| HN Mirror

> This is just coming up with excuses for the MTurk workers

No. The authors are not trying to study MTurk market dynamics. They are trying to compare humans and LLMs.

Both questions are interesting and useful. This study is only asking about the second question. That's okay. Isolating specific questions and studying them without a bunch of confounds is one of the basic principles of experiment design. The experiment isn't intended to answer every question all at once. It's intended to answer one very specific question accurately.

LLMs can both be worse at Mensa tasks and also better than humans at a variety of reasoning tasks that have economic value. Or, LLMs can be worse at those reasoning tasks but still reasonably good enough and therefore better on a cost-adjusted basis. There's no contradiction there, and I don't think the authors have this confusion.

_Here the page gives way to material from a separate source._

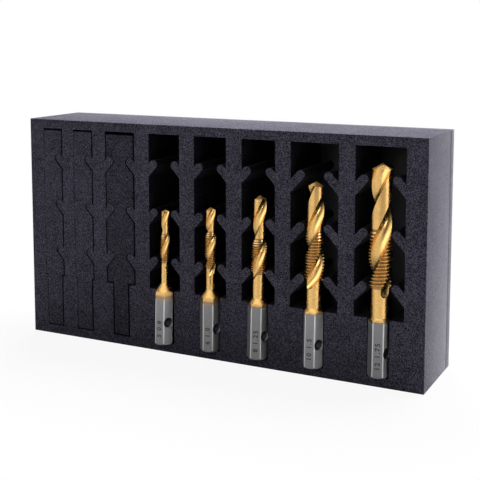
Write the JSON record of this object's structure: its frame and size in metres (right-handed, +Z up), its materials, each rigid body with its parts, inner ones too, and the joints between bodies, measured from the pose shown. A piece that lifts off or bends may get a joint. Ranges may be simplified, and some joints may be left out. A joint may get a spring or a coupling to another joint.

> The comparison in the paper is not really fair

The study is not trying to fairly compare these two methods of getting work done in general. It's trying to study whether LLMs have "abstraction abilities at humanlike levels", using Mensa puzzles as a proxy.

You can take issues with the goal of the study (like I do). But given that goal, the authors' protocols are completely reasonable as a minimal quality control.

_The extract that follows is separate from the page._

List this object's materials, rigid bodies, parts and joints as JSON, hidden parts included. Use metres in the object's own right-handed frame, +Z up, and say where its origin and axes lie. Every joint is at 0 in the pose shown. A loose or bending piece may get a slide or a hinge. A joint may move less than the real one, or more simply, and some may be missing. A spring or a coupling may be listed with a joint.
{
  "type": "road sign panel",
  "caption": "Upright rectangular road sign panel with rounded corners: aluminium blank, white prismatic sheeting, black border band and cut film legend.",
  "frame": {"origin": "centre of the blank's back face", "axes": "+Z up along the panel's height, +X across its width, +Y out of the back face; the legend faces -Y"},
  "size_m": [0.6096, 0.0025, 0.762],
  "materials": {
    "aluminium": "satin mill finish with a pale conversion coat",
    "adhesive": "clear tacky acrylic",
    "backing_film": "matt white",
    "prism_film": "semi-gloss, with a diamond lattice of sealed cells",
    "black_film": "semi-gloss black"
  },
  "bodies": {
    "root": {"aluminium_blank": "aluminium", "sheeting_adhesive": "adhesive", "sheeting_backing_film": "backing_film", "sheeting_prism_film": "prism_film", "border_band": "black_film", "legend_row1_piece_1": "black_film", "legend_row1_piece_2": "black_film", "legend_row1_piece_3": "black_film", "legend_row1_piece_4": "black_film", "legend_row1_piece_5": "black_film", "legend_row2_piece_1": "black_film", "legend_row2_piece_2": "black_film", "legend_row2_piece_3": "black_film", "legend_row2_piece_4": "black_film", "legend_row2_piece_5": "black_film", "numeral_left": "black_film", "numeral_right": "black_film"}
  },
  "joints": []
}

Or, to put this another way: why would NOT filtering out clickbots and humans speedrunning surveys for $0.25/piece result in a more insightful study given the author's stated research question?

> It turns out that GPT-4 does not have those problems.

I think the authors would agree but also point out that these problems aren't the ones they are studying in this particular paper. They would probably suggest that this is interesting future work for themselves, or for labor economists, and that their results in this paper could be incorporated into that larger study (which would hopefully generalize beyond MTurk in particular, since MTUrk inter alia are such uniquely chaotic subsets of the labor market).

For me, the problems with the study are:

1. The question isn't particularly interesting because no one cares about Mensa tests. These problem sets make an implicit assumption that psychometric tools which have some amount of predictive power for humans will have similar predictive power for LLMs. I think that's a naive assumption, and that even if correlations exist the underlying causes are so divergent that the results are difficult to operationalize. So I'm not really sure what to do with studies like this until I find an ethical business model that allows me to make money by automating Mensa style test-taking en masse. Which I kind of hope will ever exist, to be honest.

2. MTurk is a hit mess (typo, but sic). If you want to do this type of study just recruit human participants in the old fashioned ways.

But given the goal of the authors, I don't think applying MTurk filters is "unfair". In fact, if anything, they're probably not doing enough.